In practice, brand identity creation is a workflow. You start with basic inputs about the business, then turn those into visual decisions that can be repeated. The goal is not to make every design choice once. The goal is to create a set of choices that stays coherent over time.

For example, a bookkeeping service and a streetwear label may both need a logo, colors, and fonts, but the identity criteria are different. The bookkeeping brand may need to feel clear, dependable, and restrained. The streetwear brand may need stronger contrast, more personality, and more expressive typography. Neither direction is universally right. It depends on the business, the audience, and where the brand will appear most often.

That is also why brand identity creation should be judged by usability, not just taste. A logo that looks impressive in a large mockup but fails at small sizes is a weak business asset. A color palette that looks stylish but creates poor contrast on a website may cause practical problems. Good identity work is not only about looking distinctive. It also needs to function.

The core parts of a brand identity system

Most small businesses need a simple, working system rather than a large brand manual. That system usually has a few essential parts.

The first is the logo set. This often includes a primary logo, a simplified version, a layout for narrow spaces, and a mark or icon if one is appropriate. Different placements call for different versions, and that flexibility matters more than many first-time founders expect.

The second is color. A useful palette typically includes one or two primary colors, supporting colors, and neutral tones. The best palette is not necessarily the most creative one. It is the one you can use consistently across a website, social graphics, presentations, and print without constant guesswork.

The third is typography. Font choices affect how formal, modern, playful, or straightforward a business feels, but they also affect readability. In many small business settings, a clean and practical type system is more valuable than an unusual one.
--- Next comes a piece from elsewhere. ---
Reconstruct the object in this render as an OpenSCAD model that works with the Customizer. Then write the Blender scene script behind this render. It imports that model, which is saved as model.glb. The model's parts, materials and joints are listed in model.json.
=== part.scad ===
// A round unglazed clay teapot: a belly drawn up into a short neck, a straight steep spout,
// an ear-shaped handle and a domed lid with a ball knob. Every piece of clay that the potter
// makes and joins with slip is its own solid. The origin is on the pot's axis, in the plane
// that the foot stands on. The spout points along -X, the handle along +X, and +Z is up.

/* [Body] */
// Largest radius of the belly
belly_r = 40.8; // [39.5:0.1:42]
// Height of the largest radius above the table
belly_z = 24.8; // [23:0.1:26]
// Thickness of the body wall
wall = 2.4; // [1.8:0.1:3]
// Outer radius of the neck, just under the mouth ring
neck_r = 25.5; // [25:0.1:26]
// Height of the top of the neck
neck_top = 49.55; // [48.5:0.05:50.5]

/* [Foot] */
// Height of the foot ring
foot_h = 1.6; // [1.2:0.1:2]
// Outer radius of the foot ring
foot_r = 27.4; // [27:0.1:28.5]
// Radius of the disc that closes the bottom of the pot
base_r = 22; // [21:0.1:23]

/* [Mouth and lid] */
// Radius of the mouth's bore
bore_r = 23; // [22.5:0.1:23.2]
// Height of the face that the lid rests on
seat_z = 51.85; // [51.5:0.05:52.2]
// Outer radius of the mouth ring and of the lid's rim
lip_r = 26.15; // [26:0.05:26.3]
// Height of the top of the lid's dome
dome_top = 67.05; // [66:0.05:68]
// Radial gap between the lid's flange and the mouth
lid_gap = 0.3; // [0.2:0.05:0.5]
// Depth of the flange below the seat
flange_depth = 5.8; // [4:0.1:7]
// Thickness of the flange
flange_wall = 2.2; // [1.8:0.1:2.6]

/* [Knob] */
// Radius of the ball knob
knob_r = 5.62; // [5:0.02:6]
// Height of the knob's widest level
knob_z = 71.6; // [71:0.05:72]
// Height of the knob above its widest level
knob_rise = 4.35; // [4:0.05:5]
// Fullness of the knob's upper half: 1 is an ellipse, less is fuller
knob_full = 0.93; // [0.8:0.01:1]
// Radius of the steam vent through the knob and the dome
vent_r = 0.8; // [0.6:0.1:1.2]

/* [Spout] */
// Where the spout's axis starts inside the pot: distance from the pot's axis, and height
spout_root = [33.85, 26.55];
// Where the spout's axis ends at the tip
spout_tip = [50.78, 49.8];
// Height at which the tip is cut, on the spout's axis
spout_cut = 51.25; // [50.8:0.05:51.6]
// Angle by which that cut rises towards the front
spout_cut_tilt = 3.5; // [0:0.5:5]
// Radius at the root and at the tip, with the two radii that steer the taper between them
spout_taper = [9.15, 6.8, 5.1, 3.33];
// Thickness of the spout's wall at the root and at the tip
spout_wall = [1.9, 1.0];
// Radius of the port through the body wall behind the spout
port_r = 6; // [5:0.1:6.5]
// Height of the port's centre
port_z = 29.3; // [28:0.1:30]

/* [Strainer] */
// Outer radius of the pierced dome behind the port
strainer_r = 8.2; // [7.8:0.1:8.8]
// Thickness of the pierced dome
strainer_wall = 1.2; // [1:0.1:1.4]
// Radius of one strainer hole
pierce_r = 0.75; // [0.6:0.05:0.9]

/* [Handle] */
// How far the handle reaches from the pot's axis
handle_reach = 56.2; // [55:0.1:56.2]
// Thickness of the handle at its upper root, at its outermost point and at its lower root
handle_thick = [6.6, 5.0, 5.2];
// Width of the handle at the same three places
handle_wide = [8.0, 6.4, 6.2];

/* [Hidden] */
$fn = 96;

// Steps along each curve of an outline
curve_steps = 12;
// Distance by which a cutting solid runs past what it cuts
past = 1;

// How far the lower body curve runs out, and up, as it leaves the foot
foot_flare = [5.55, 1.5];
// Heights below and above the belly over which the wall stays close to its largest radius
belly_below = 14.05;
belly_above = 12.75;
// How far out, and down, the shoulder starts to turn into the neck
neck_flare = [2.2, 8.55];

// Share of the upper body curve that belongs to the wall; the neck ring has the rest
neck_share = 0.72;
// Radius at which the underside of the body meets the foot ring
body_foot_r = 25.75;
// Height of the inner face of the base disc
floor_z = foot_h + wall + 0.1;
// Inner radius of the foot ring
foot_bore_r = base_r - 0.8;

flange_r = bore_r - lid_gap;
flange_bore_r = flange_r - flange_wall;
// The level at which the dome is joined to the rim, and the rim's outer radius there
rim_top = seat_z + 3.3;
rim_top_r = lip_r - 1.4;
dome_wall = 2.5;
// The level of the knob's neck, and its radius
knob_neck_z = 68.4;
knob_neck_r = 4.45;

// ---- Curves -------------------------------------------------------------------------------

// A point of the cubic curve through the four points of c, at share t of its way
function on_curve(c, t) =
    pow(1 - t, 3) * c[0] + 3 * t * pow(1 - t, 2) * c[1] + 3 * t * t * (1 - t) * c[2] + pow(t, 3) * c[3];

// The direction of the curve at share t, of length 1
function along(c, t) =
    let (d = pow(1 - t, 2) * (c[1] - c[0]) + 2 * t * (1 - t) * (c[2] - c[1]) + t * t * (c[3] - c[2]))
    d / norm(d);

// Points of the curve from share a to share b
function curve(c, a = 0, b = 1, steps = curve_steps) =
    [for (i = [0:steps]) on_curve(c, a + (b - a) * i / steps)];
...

The fourth is application. This is where the brand appears in real materials, such as profile images, post templates, business cards, proposals, packaging inserts, or email signatures. Identity becomes useful only when it is applied.

The fifth is guidance. Even a short set of brand rules can help prevent random usage later. This might explain which logo version to use, which colors are primary, what spacing to keep around the logo, and which fonts belong in headings and body text.
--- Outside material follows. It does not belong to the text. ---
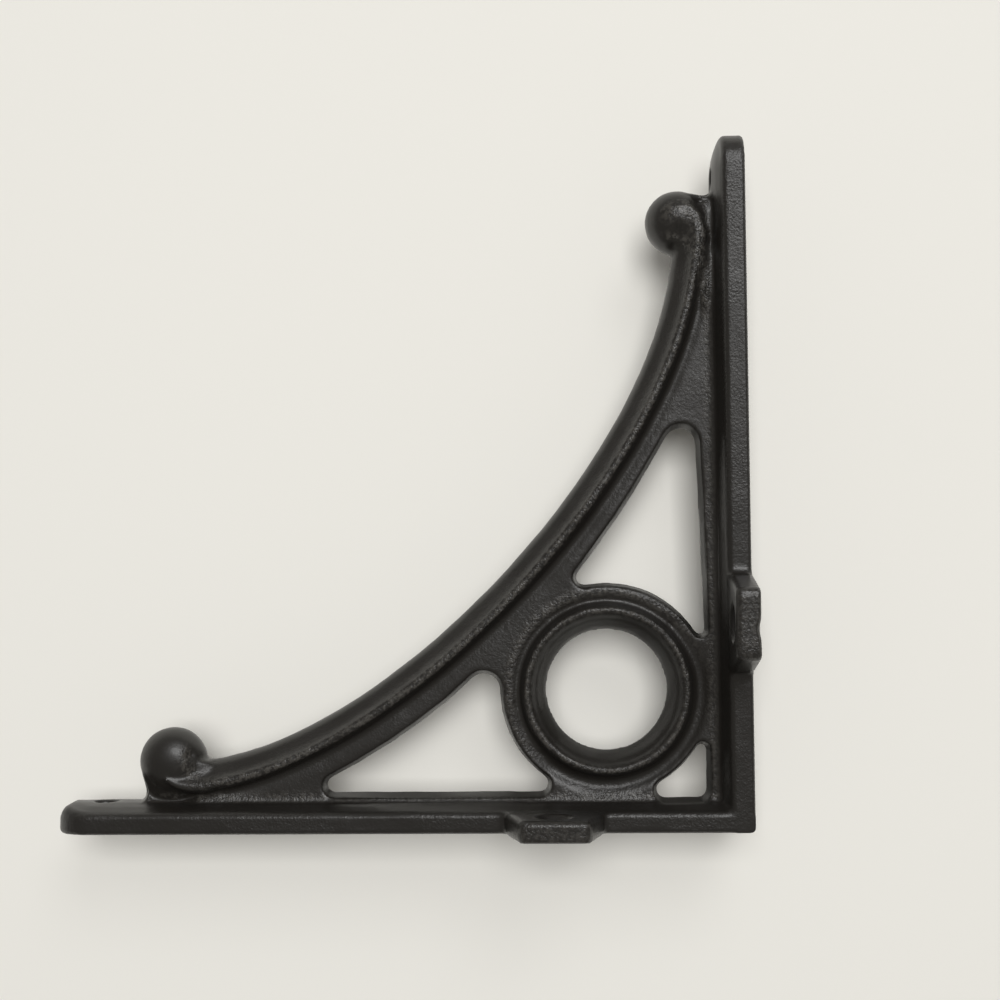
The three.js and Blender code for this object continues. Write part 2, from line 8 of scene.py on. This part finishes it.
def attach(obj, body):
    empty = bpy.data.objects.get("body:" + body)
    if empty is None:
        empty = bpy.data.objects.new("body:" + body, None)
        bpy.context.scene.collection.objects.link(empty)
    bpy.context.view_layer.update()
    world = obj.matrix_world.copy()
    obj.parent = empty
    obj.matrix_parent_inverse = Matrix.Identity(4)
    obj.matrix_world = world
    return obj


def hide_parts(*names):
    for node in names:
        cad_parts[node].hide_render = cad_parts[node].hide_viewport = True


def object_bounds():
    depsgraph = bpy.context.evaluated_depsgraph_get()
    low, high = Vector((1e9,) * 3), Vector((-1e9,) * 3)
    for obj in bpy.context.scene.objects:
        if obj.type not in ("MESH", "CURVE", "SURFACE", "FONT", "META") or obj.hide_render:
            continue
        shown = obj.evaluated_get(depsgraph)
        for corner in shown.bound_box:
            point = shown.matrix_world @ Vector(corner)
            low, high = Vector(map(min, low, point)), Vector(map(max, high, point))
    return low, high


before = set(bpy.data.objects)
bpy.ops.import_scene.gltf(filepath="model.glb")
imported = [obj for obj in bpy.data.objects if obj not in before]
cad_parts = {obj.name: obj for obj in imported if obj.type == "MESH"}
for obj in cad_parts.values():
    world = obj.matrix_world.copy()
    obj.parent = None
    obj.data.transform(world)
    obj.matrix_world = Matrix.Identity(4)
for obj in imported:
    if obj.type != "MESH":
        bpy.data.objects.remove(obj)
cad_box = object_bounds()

# The web and the two plates of a shelf bracket, poured with all the rest as one iron casting. Here they
# are taken over from the solid and pressed level where the moulding, ring and balls will be laid on.
# Sizes are in millimetres, and places are given as out from the wall and down from the shelf.
MM = 0.001
SHELF_TOP = 45.0
WEB_HALF = 3.6
WALL_ROOT_END = 8.5
SHELF_ROOT_END = 7.3
MERGE = 0.001


def mesh_object(name, shape):
    mesh = bpy.data.meshes.new(name)
    shape.to_mesh(mesh)
    shape.free()
    made = bpy.data.objects.new(name, mesh)
    bpy.context.scene.collection.objects.link(made)
    return made


shape = bmesh.new()
shape.from_mesh(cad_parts["bracket_casting"].data)
bmesh.ops.remove_doubles(shape, verts=shape.verts, dist=MERGE * MM)
for vert in shape.verts:
    out = vert.co.x / MM
    down = SHELF_TOP - vert.co.z / MM
    if out > WALL_ROOT_END and down > SHELF_ROOT_END:
        vert.co.y = max(-WEB_HALF * MM, min(WEB_HALF * MM, vert.co.y))
core = mesh_object("web_and_plates", shape)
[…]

Why businesses create a brand identity instead of just a logo

A logo gives you a symbol. A brand identity gives you a system.

That difference shows up quickly once a business starts publishing content. You need a profile image that still works when cropped small. You need website headings that match your social graphics. You may need invoice templates, presentation slides, or printed materials. Without a defined identity, each new item becomes a separate design decision. That usually slows the business down and creates uneven results.
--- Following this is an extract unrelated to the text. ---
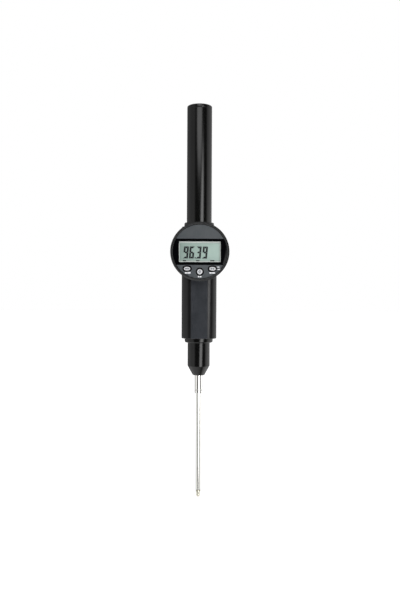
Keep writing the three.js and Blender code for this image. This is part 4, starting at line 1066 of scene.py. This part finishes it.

A consistent identity can also make a young business look more organized. That does not guarantee trust or sales, and it should not be framed that way. But it can reduce visual confusion and help people understand that the business is intentional rather than improvised.

For founders with limited time, that practical benefit is often the real reason to invest in identity creation. It saves repeated decision-making.

When simple brand identity creation is enough

Not every business needs a full agency-led branding project. If you are launching a service business, creator brand, online shop, consultancy, or local small business, a lean identity system is often enough to start. You may need a professional-looking logo set, a defined palette, font pairings, brand previews, and downloadable assets you can use right away.

This is where AI-assisted branding platforms can be a practical option. A platform such as Ficonica is generally suitable for early-stage businesses that want to move from a name and industry description to a coordinated visual system without starting with a traditional agency engagement. That can be helpful when speed, budget, and usability matter most.

Still, there are limits. If your project involves extensive research, highly original illustration, packaging systems, complex strategic positioning, or a very specific creative direction, a freelance designer or agency may be the better fit. AI-assisted tools can simplify brand assembly, but they are not a replacement for every kind of branding work.

Common mistakes in brand identity creation

The most common mistake is treating branding as decoration. If the identity is built only around what looks trendy, it may become hard to use consistently across real business materials.

Another mistake is choosing too many colors or fonts. More options can feel exciting at first, but they often create inconsistency later. Small businesses usually benefit from tighter choices they can repeat easily.

A third mistake is ignoring file and format needs. A brand identity is not complete if you only have one logo version in one file type. Businesses usually need assets suitable for websites, social media, documents, and print. The exact file requirements depend on use, but portability matters.

The last major mistake is assuming identity creation solves every brand problem. It does not replace clear messaging, product quality, customer service, or market fit. Visual identity supports the business. It does not do the whole job.

How to know what level of branding you need

The right level depends on your stage, budget, and complexity. If you are validating a business idea or launching quickly, you probably need a clean, usable identity system more than deep brand theory. If your business already has traction but looks inconsistent, a refresh focused on visual alignment may help. If you are building a larger company with multiple audiences, packaging lines, or a more competitive design category, more custom work may be worth it.

A helpful question is not "How much branding can I buy?" but "What do I need to use every week?" If the answer includes a website, social posts, proposals, and a few print items, then your identity should be built around those real uses.

A practical way to think about brand identity creation

Think of brand identity creation as building the kit your business uses to show up consistently. It is part design, part decision-making, and part organization. The better the system fits your actual workflow, the more valuable it becomes.

If you are starting from scratch, focus less on making the brand look clever and more on making it usable, repeatable, and appropriate for your business. A clear identity you can apply everywhere is usually more helpful than a flashy one you cannot manage. The right brand system is the one you can actually use tomorrow.